Efficient Availability Attacks against Supervised and Contrastive Learning Simultaneously
Yihan Wang, Yifan Zhu, Xiao-Shan Gao
TL;DR
This work tackles data protection by designing availability attacks that degrade performance under both supervised and contrastive learning. It shows that CL-focused poisoning is not sufficient for SL protection, and proposes AUE and AAP, which embed contrastive-like augmentations into supervised poisoning to induce dual unlearnability. The methods achieve state-of-the-art worst-case unlearnability across diverse datasets (including high-resolution ones) with significantly improved efficiency over CL-based attacks, and they generalize across architectures and CL variants. The results indicate practical viability for real-world data protection, enabling scalable defense against data abusers who exploit both supervised and self-supervised learning paradigms.
Abstract
Availability attacks can prevent the unauthorized use of private data and commercial datasets by generating imperceptible noise and making unlearnable examples before release. Ideally, the obtained unlearnability prevents algorithms from training usable models. When supervised learning (SL) algorithms have failed, a malicious data collector possibly resorts to contrastive learning (CL) algorithms to bypass the protection.

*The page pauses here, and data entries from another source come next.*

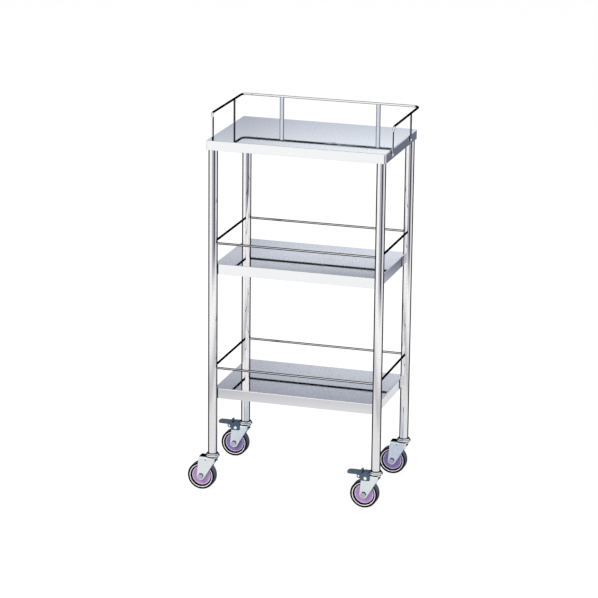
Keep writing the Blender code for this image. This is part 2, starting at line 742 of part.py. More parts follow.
def axle_nut_mesh():
    """The nut at the far end of the axle bolt."""
    bore = AXLE_RADIUS + SEAT_GAP
    base = -(fork_outer + SEAT_GAP)
    blank = loft("axle_nut", [
        hex_loop(HEX_ACROSS_FLATS, base),
        hex_loop(HEX_ACROSS_FLATS, -nut_end + HEX_CHAMFER),
        round_loop(HEX_ACROSS_FLATS / 2 - HEX_CHAMFER / 2, -nut_end),
    ])
    middle = (0, 0, base - NUT_HEIGHT / 2)
    return carve(blank, [("DIFFERENCE", drill(bore, middle, "Z", 2 * NUT_HEIGHT))])


def shoe_radius():
    """Radius of the pedal's brake shoe, so that it just clears the tyre at the end of the travel."""
    turn = Matrix.Rotation(PEDAL_TRAVEL, 2)
    pressed = turn @ Vector((-SHOE_X, -SHOE_DROP))
    du = -BRAKE_PIN_X + pressed.x + TRAIL
    dv = brake_pin_z + pressed.y - WHEEL_RADIUS
    return math.hypot(du, dv) - WHEEL_RADIUS - SHOE_CLEARANCE


def pedal_outline():
    """Side view of the pedal about its pin: boss, shoe, tab, blade and toe."""
    shoe = shoe_radius()
    crown_end = -FORK_REAR_REACH - PEDAL_END_GAP + BRAKE_PIN_X
    tip = -PEDAL_REACH + BRAKE_PIN_X
    tab = -PEDAL_TAB_REACH + BRAKE_PIN_X
    blade_low = PEDAL_BLADE_RISE
    blade_high = blade_low + PEDAL_BLADE_THICKNESS
    nose = PEDAL_EDGE
    toe_top = blade_high + PEDAL_TOE_HEIGHT
    toe_rear = crown_end - PEDAL_TOE_WIDTH
    quarter = math.pi / 2
    points = arc(0, 0, PEDAL_BOSS_RADIUS, -quarter, quarter, 2 * BEND_STEPS)
    points += [
        (crown_end, PEDAL_BOSS_RADIUS),
        (crown_end, blade_high),
        (crown_end - nose / 3, toe_top - 2 * nose),
        (crown_end - nose, toe_top - nose / 2),
        (crown_end - 2 * nose, toe_top),
        (crown_end - 3 * nose, toe_top - nose / 2),
        (toe_rear, blade_high),
        (tip + nose, blade_high),
        (tip, blade_high - nose),
        (tip, blade_low + nose),
        (tip + nose, blade_low),
        (tab, blade_low),
        (tab, 0.0),
        (tab + PEDAL_TAB_DROP, -PEDAL_TAB_DROP),
    ]
    points += arc(-SHOE_X, -SHOE_DROP, shoe, SHOE_START, SHOE_END, BEND_STEPS + 1)
    return points


def pedal_mesh():
    """The moulded pedal: a round tip in plan, a bore for its pin, and a hollow tab with a window in each cheek."""
    tip = -PEDAL_REACH + BRAKE_PIN_X
    base = prism("brake_pedal", pedal_outline(), -pedal_half, pedal_half, "Y")
    corner = min(PEDAL_TIP_RADIUS, pedal_half)
    reach = 2 * PEDAL_BOSS_RADIUS
    quarter = math.pi / 2
    plan = [(reach, -2 * pedal_half), (reach, 2 * pedal_half), (tip + corner, 2 * pedal_half)]
    plan += [(tip + corner, pedal_half)]
    plan += arc(tip + corner, pedal_half - corner, corner, quarter, 2 * quarter, BEND_STEPS)
    plan += arc(tip + corner, -pedal_half + corner, corner, 2 * quarter, 3 * quarter, BEND_STEPS)
    plan += [(tip + corner, -2 * pedal_half)]
    plan_cut = prism("plan", plan, -PEDAL_REACH, PEDAL_REACH, "Z")
    tab = -PEDAL_TAB_REACH + BRAKE_PIN_X
    window_x = tab + PEDAL_HOLLOW / 2
    window_z = (PEDAL_BLADE_RISE - PEDAL_TAB_DROP) / 2
    rim = rounded_rectangle(PEDAL_WINDOW_WIDTH / 2, PEDAL_WINDOW_HEIGHT / 2, PEDAL_WINDOW_CORNER, BEND_STEPS - 1)
    window = [(window_x + u, window_z + v) for u, v in rim]
    hollow = [(tab - PEDAL_HOLLOW, -PEDAL_REACH), (tab + PEDAL_HOLLOW, -PEDAL_REACH),
              (tab + PEDAL_HOLLOW, PEDAL_BLADE_RISE), (tab - PEDAL_HOLLOW, PEDAL_BLADE_RISE)]
    hollow_half = pedal_half - PEDAL_CHEEK
    return carve(base, [
        ("INTERSECT", plan_cut),
        ("DIFFERENCE", drill(BRAKE_PIN_RADIUS + SEAT_GAP, (0, 0, 0), "Y", 4 * pedal_half)),
        ("DIFFERENCE", prism("hollow", hollow, -hollow_half, hollow_half, "Y")),
        ("DIFFERENCE", prism("window", window, -2 * pedal_half, 2 * pedal_half, "Y")),
    ])


def cover_mesh():
    """The moulded brake cover: a saddle over the crown with a cheek outside each side of the fork."""
    rear = -COVER_REAR
    front = -COVER_FRONT
    corner = COVER_ROUNDING
    side = [
        (rear + corner, cover_bottom),
        (front - corner, cover_bottom),
        (front, cover_bottom + corner),
        (front, cover_top - corner),
        (front - corner, cover_top),
        (rear + corner, cover_top),
        (rear, cover_top - corner),
        (rear, cover_bottom + corner),
    ]
    block = prism("brake_cover", side, -cover_outer, cover_outer, "Y")
    long = 2 * COVER_REAR
    saddle = [
        (-cover_inner, 0),
        (cover_inner, 0),
        (cover_inner, crown_top + SEAT_GAP),
        (-cover_inner, crown_top + SEAT_GAP),
    ]
    toe_limit = -FORK_REAR_REACH - PEDAL_END_GAP + COVER_TOE_GAP
    toe_half = pedal_half + PEDAL_SIDE_CLEARANCE
    toe_way = [(-long, -toe_half), (toe_limit, -toe_half), (toe_limit, toe_half), (-long, toe_half)]
    roof = [(-cover_outer - corner, cover_top - corner), (-cover_outer + corner, cover_top + corner),
            (-cover_outer - corner, cover_top + corner)]
    roof_mirror = [(-y, z) for y, z in roof[::-1]]
    slot_x = (toe_limit - HEAD_RADIUS - COVER_HEAD_CLEARANCE) / 2
    slot = [
        (slot_x - COVER_SLOT_LENGTH / 2, -COVER_SLOT_WIDTH / 2),
        (slot_x + COVER_SLOT_LENGTH / 2, -COVER_SLOT_WIDTH / 2),
        (slot_x + COVER_SLOT_LENGTH / 2, COVER_SLOT_WIDTH / 2),
        (slot_x - COVER_SLOT_LENGTH / 2, COVER_SLOT_WIDTH / 2),
    ]
    head_bore = HEAD_RADIUS + COVER_HEAD_CLEARANCE
    head_room = cover_top - crown_top
    at_pin = (-BRAKE_PIN_X, 0, brake_pin_z)
    return carve(block, [
        ("DIFFERENCE", prism("saddle", saddle, -long, long, "X")),
        ("DIFFERENCE", prism("toe_way", toe_way, 0, 2 * cover_top, "Z")),
        ("DIFFERENCE", prism("roof", roof, -long, long, "X")),
        ("DIFFERENCE", prism("roof", roof_mirror, -long, long, "X")),
        ("DIFFERENCE", drill(head_bore, (0, 0, cover_top), "Z", 2 * head_room, 2 * HEAD_FACETS)),
        ("DIFFERENCE", prism("slot", slot, cover_top - COVER_SLOT_DEPTH, 2 * cover_top, "Z")),
        ("DIFFERENCE", drill(BRAKE_PIN_RADIUS + SEAT_GAP, at_pin, "Y", 3 * cover_outer)),
    ])


def brake_pin_mesh():
    """The pin through cover, fork and pedal, with a low head at each end."""
    inner = cover_outer + SEAT_GAP
    outer = inner + BRAKE_PIN_HEAD_HEIGHT
    head = BRAKE_PIN_HEAD_RADIUS
    upper = [(0, outer), (head, outer), (head, inner), (BRAKE_PIN_RADIUS, inner)]
    lower = [(radius, -height) for radius, height in upper[::-1]]
    return turned("brake_pin", upper + lower, PIN_FACETS, closed=False)


def build_casters(root, paints):
    """Four swivel casters, two of them with a brake, each on empties at its own axes."""
    bush = bush_mesh()
    head = swivel_head_mesh()
    forks = {False: fork_mesh(False), True: fork_mesh(True)}
    tyre = tyre_mesh()
    hub = hub_mesh()
    bolt = axle_bolt_mesh()
    nut = axle_nut_mesh()
    cover = cover_mesh()
    pin = brake_pin_mesh()
    pedal = pedal_mesh()
    lying = (math.pi / 2, 0, 0)
    for corner, (side_x, side_y) in CORNERS.items():
        braked = corner in BRAKED
        swivel = empty("swivel_axis_" + corner, root, (side_x * leg_x, side_y * leg_y, 0))
        axle = empty("axle_axis_" + corner, swivel, (-TRAIL, 0, WHEEL_RADIUS))
        place("leg_bush_" + corner, bush, paints["zinc"], swivel)
        place("swivel_head_" + corner, head, paints["zinc"], swivel)
        place("fork_" + corner, forks[braked], paints["zinc"], swivel)
        place("axle_bolt_" + corner, bolt, paints["zinc"], axle, (0, 0, 0), lying)
        place("axle_nut_" + corner, nut, paints["zinc"], axle, (0, 0, 0), lying)
        place("tyre_" + corner, tyre, paints["tyre"], axle, (0, 0, 0), lying)
        place("hub_" + corner, hub, paints["hub"], axle, (0, 0, 0), lying)
        if braked:
            hinge = empty("pedal_axis_" + corner, swivel, (-BRAKE_PIN_X, 0, brake_pin_z))
            place("brake_cover_" + corner, cover, paints["moulding"], swivel)
            place("brake_pin_" + corner, pin, paints["zinc"], hinge, (0, 0, 0), lying)
            place("brake_pedal_" + corner, pedal, paints["moulding"], hinge)


def build_trolley():
    """The whole trolley."""
    clear_scene()
    steel = paint("polished_sheet", (0.62, 0.65, 0.70), 0.12, 1.0)
    chrome = paint("polished_rod", (0.74, 0.75, 0.78), 0.08, 1.0)
    paints = {
        "zinc": paint("bright_zinc", (0.72, 0.76, 0.78), 0.25, 1.0),
        "tyre": paint("tread_rubber", (0.09, 0.10, 0.13), 0.60, 0.0),
        "hub": paint("violet_moulding", (0.38, 0.22, 0.50), 0.35, 0.0),
        "moulding": paint("black_moulding", (0.04, 0.05, 0.06), 0.45, 0.0),
    }
    root = empty("trolley", None, (-centre_x, -centre_y, 0))
    build_decks(root, steel)
    build_legs(root, chrome)
    build_top_guard(root, chrome)
    build_rivets(root, chrome)
    build_shelf_rails(root, chrome)
    build_casters(root, paints)


build_trolley()
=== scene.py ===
"""The looks of the ward round trolley: polished sheet and tube, zinc casters, violet wheels, black brakes."""

import math

import bmesh
import bpy
from mathutils import Matrix, Vector


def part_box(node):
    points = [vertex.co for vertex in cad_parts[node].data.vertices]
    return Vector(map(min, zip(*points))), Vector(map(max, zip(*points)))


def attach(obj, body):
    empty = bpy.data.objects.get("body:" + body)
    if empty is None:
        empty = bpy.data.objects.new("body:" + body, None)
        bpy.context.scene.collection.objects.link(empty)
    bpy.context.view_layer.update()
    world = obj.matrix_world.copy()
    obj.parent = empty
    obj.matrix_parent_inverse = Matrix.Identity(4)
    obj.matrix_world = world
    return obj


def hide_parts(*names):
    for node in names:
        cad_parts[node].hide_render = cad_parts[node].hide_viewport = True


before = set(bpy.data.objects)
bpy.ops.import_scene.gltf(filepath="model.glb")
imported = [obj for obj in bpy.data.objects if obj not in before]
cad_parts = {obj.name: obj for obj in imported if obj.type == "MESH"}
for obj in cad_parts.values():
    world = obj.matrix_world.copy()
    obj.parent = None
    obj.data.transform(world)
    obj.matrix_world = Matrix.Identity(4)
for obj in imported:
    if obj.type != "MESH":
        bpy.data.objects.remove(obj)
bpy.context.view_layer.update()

# The studio: a plain white room, as a maker photographs polished steel. The camera stands seven and
# a half metres off, to the right of the front, and looks slightly down through a long lens.
CORNERS = ("front_left", "front_right", "rear_left", "rear_right")
CAMERA_DISTANCE = 7.5229
CAMERA_YAW = math.radians(16.873)
CAMERA_PITCH = math.radians(16.152)
CAMERA_ROLL = math.radians(0.618)
CAMERA_LENS = 171.355
CAMERA_RIGHT = -0.03093
CAMERA_UP = 0.009
CAMERA_SIGHT = 60
SIGHT_HEIGHT = 0.5
QUARTER = math.pi / 2


def leg_axis(corner):
    """The point on the floor under a leg's axis."""
    low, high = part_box("leg_" + corner)
    return Vector(((low.x + high.x) / 2, (low.y + high.y) / 2, 0))


def placed(name, data, at=(0, 0, 0)):
    """An object made of its data and put into the scene."""
    item = bpy.data.objects.new(name, data)
    item.location = at
    bpy.context.scene.collection.objects.link(item)
    return item


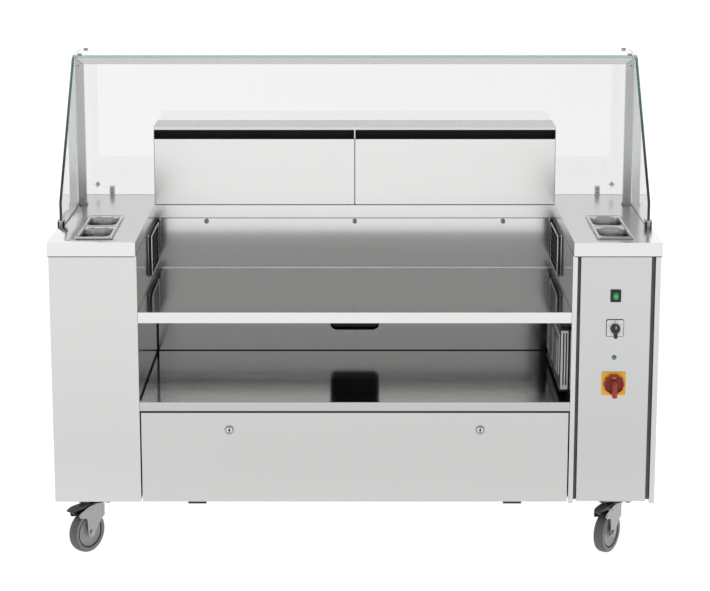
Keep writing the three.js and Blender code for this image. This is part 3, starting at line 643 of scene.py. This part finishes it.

Through evaluation, we have found that most of the existing methods are unable to achieve both supervised and contrastive unlearnability, which poses risks to data protection. Different from recent methods based on contrastive error minimization, we employ contrastive-like data augmentations in supervised error minimization or maximization frameworks to obtain attacks effective for both SL and CL. Our proposed AUE and AAP attacks achieve state-of-the-art worst-case unlearnability across SL and CL algorithms with less computation consumption, showcasing prospects in real-world applications.